§ Data extract:
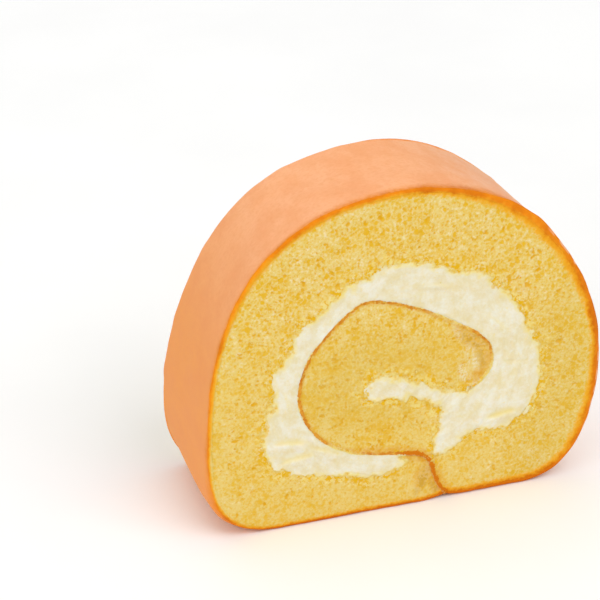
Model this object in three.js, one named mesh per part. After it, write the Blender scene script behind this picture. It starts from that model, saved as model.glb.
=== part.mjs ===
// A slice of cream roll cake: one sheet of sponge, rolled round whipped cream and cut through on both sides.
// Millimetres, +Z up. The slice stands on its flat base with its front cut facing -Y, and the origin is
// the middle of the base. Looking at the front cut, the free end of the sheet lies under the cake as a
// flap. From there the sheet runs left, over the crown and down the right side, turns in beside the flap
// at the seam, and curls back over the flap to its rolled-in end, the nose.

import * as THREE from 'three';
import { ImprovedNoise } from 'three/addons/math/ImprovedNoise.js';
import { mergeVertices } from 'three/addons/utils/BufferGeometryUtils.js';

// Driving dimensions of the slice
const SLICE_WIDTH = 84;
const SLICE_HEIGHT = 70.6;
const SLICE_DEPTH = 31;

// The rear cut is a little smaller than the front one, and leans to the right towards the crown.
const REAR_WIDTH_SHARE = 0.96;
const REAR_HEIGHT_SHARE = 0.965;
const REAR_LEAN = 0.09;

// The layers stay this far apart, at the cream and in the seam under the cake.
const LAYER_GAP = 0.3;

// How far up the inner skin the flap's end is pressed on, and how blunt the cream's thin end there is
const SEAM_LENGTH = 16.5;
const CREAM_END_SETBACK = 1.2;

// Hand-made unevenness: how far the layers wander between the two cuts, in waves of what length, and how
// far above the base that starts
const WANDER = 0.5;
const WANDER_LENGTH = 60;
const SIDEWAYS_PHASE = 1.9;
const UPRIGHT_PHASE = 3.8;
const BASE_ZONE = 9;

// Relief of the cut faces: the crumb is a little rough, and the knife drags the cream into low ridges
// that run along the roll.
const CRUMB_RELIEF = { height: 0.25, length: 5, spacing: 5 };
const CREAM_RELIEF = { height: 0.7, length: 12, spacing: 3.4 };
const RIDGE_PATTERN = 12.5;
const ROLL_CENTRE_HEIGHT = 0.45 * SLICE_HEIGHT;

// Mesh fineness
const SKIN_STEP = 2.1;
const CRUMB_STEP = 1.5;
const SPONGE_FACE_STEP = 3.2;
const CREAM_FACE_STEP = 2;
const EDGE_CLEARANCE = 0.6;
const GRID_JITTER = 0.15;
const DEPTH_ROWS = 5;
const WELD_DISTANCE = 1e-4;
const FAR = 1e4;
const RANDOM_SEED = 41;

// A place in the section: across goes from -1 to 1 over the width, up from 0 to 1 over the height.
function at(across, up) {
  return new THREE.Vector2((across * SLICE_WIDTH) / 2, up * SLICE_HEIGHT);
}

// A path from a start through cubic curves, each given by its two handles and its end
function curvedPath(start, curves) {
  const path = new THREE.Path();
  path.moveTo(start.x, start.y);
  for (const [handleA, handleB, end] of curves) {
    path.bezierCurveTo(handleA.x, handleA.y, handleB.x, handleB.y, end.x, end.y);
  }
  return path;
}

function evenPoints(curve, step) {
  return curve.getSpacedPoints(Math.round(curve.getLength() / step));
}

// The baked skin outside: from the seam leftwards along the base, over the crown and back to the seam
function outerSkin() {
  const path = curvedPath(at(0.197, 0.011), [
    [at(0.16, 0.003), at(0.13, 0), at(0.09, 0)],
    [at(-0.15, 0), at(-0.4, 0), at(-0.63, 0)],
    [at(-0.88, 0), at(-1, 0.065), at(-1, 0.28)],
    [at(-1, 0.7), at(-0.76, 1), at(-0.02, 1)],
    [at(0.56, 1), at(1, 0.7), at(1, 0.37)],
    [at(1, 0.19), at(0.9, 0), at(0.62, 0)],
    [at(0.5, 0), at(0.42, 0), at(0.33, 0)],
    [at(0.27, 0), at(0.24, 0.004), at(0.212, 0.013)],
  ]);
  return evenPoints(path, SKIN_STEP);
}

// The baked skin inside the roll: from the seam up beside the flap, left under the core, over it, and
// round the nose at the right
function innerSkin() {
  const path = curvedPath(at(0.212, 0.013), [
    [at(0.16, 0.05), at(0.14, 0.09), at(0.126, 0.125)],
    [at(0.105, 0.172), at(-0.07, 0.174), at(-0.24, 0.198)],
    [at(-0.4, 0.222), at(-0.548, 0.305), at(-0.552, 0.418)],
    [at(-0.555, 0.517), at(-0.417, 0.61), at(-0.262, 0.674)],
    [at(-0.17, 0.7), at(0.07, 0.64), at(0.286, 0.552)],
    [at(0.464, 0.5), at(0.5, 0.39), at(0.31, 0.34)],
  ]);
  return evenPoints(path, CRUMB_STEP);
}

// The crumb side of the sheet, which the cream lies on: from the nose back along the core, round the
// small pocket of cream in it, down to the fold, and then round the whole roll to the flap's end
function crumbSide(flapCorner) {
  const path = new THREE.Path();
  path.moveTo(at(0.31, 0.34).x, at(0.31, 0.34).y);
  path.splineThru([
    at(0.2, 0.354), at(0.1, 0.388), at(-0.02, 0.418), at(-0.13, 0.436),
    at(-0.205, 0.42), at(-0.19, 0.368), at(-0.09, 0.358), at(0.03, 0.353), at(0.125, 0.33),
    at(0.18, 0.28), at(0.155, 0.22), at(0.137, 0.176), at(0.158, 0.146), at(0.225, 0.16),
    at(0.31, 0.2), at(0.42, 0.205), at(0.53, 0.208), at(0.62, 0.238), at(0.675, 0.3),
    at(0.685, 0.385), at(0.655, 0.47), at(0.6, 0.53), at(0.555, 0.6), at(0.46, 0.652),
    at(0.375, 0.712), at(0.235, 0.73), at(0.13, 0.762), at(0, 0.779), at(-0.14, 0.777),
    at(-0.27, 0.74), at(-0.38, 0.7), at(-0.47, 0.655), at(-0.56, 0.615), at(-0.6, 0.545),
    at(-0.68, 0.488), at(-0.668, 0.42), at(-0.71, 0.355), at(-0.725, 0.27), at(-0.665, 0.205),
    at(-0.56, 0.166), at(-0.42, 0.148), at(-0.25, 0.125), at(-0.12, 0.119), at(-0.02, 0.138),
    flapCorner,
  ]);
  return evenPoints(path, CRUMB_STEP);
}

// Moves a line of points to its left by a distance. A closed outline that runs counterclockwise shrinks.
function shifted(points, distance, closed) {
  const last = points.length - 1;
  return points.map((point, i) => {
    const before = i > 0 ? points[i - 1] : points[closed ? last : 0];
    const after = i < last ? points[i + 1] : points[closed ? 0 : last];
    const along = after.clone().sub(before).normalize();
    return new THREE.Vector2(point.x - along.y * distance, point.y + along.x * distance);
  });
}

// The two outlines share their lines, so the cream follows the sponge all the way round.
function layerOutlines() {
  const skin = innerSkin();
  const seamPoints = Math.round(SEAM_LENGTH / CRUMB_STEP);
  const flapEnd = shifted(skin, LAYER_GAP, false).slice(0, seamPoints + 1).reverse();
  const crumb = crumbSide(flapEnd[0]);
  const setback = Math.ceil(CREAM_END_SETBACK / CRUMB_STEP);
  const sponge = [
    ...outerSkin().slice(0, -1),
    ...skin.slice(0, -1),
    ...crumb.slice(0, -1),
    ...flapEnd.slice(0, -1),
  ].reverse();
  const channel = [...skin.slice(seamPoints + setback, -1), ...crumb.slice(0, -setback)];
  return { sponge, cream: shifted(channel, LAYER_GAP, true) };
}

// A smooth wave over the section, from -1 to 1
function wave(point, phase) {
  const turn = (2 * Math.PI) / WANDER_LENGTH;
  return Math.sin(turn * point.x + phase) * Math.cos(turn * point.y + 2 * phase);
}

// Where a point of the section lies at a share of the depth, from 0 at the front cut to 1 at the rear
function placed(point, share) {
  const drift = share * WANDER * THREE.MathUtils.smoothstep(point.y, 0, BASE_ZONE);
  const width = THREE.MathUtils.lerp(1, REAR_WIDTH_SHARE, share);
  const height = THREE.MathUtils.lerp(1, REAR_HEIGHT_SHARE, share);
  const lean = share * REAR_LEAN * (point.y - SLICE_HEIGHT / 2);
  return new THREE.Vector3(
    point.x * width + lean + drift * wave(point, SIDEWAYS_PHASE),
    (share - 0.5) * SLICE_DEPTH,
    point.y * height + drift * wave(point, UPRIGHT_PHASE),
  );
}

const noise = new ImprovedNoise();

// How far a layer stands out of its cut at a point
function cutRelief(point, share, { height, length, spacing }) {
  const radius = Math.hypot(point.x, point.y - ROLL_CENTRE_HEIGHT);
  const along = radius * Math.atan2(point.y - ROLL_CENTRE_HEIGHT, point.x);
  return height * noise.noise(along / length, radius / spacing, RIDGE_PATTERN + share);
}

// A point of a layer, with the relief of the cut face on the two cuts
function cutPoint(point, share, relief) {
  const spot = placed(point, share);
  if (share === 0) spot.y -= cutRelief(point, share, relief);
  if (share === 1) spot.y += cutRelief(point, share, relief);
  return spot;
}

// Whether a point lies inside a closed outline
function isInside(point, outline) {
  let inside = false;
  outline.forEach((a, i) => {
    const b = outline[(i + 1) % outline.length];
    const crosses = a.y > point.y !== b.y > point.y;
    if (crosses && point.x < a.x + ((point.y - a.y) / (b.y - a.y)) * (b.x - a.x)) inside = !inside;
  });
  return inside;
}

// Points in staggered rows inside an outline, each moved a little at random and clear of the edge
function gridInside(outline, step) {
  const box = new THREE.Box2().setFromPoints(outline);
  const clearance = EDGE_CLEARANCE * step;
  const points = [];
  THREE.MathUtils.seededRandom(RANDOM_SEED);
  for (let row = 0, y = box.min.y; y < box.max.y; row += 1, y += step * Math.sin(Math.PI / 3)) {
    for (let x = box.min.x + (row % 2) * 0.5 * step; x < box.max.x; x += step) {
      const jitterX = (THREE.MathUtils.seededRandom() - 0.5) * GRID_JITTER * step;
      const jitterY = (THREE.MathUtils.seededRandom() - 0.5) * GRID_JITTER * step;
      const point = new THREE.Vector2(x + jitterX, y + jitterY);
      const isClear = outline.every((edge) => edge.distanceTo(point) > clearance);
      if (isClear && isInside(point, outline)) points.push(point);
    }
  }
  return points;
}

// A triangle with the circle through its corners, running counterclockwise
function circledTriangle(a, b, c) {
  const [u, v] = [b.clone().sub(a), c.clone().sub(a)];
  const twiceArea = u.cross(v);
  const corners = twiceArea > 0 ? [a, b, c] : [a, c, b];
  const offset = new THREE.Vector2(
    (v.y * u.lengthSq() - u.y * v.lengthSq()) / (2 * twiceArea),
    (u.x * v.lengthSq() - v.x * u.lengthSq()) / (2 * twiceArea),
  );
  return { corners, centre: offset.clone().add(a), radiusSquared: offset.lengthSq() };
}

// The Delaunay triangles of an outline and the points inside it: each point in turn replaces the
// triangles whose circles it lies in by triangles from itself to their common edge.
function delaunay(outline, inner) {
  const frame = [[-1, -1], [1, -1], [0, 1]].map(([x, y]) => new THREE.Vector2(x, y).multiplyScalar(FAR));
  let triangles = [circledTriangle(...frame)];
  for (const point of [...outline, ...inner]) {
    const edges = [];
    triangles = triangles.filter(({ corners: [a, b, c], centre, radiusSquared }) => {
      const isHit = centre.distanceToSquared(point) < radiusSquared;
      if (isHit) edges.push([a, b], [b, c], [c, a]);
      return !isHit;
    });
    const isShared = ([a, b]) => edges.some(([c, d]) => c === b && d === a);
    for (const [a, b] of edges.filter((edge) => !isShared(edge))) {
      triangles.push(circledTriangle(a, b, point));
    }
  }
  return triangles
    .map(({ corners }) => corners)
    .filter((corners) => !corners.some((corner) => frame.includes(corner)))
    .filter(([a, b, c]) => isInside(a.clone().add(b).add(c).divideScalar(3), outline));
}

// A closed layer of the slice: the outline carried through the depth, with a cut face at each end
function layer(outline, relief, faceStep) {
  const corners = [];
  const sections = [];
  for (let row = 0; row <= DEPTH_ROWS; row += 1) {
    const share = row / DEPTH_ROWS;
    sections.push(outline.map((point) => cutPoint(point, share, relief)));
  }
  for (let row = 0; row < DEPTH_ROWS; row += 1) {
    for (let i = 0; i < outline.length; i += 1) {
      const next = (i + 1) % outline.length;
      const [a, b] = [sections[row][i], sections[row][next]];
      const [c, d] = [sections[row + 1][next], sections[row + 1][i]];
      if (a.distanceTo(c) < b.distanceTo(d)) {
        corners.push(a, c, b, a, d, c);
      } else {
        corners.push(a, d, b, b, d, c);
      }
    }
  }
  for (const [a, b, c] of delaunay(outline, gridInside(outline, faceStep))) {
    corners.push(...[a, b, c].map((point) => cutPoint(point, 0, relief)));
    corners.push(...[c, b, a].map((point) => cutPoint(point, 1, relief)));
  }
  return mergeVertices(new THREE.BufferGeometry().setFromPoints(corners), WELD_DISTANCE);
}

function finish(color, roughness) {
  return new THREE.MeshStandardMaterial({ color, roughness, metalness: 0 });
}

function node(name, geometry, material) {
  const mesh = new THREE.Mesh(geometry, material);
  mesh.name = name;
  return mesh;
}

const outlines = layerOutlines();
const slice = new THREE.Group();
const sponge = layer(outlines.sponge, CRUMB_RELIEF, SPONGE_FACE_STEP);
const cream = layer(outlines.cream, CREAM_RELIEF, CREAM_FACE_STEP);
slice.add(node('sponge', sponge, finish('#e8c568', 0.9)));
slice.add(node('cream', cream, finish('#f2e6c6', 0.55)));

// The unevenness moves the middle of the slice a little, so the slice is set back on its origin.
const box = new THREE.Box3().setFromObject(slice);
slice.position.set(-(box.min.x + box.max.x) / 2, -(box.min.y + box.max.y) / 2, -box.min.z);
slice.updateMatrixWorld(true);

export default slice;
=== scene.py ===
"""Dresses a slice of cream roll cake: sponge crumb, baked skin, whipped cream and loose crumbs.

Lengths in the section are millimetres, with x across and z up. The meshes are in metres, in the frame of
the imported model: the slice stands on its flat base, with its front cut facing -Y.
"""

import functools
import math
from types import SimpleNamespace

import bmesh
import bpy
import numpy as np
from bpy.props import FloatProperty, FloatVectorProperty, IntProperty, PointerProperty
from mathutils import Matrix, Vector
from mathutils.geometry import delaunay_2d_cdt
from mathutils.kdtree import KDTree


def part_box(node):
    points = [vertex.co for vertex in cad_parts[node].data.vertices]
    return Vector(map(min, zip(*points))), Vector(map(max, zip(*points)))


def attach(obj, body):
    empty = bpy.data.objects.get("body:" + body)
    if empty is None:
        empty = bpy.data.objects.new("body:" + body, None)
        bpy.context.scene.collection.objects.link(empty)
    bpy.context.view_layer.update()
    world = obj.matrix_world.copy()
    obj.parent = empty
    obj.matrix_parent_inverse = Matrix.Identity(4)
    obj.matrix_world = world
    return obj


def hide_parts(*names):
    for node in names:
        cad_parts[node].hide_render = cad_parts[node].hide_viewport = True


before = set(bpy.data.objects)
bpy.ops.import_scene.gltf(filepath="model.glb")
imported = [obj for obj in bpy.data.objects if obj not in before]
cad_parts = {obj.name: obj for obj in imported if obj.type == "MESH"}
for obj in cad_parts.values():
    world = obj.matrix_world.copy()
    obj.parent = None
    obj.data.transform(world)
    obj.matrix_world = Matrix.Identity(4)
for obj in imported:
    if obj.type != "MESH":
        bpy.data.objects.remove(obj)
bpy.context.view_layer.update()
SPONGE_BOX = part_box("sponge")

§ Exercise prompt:
Only the lines from the one containing "const outlines = layerOutlines();" through the one containing "from types import SimpleNamespace" are to be reproduced, exactly as they appear.

§ Exercise answer:
const outlines = layerOutlines();
const slice = new THREE.Group();
const sponge = layer(outlines.sponge, CRUMB_RELIEF, SPONGE_FACE_STEP);
const cream = layer(outlines.cream, CREAM_RELIEF, CREAM_FACE_STEP);
slice.add(node('sponge', sponge, finish('#e8c568', 0.9)));
slice.add(node('cream', cream, finish('#f2e6c6', 0.55)));

// The unevenness moves the middle of the slice a little, so the slice is set back on its origin.
const box = new THREE.Box3().setFromObject(slice);
slice.position.set(-(box.min.x + box.max.x) / 2, -(box.min.y + box.max.y) / 2, -box.min.z);
slice.updateMatrixWorld(true);

export default slice;
=== scene.py ===
"""Dresses a slice of cream roll cake: sponge crumb, baked skin, whipped cream and loose crumbs.

Lengths in the section are millimetres, with x across and z up. The meshes are in metres, in the frame of
the imported model: the slice stands on its flat base, with its front cut facing -Y.
"""

import functools
import math
from types import SimpleNamespace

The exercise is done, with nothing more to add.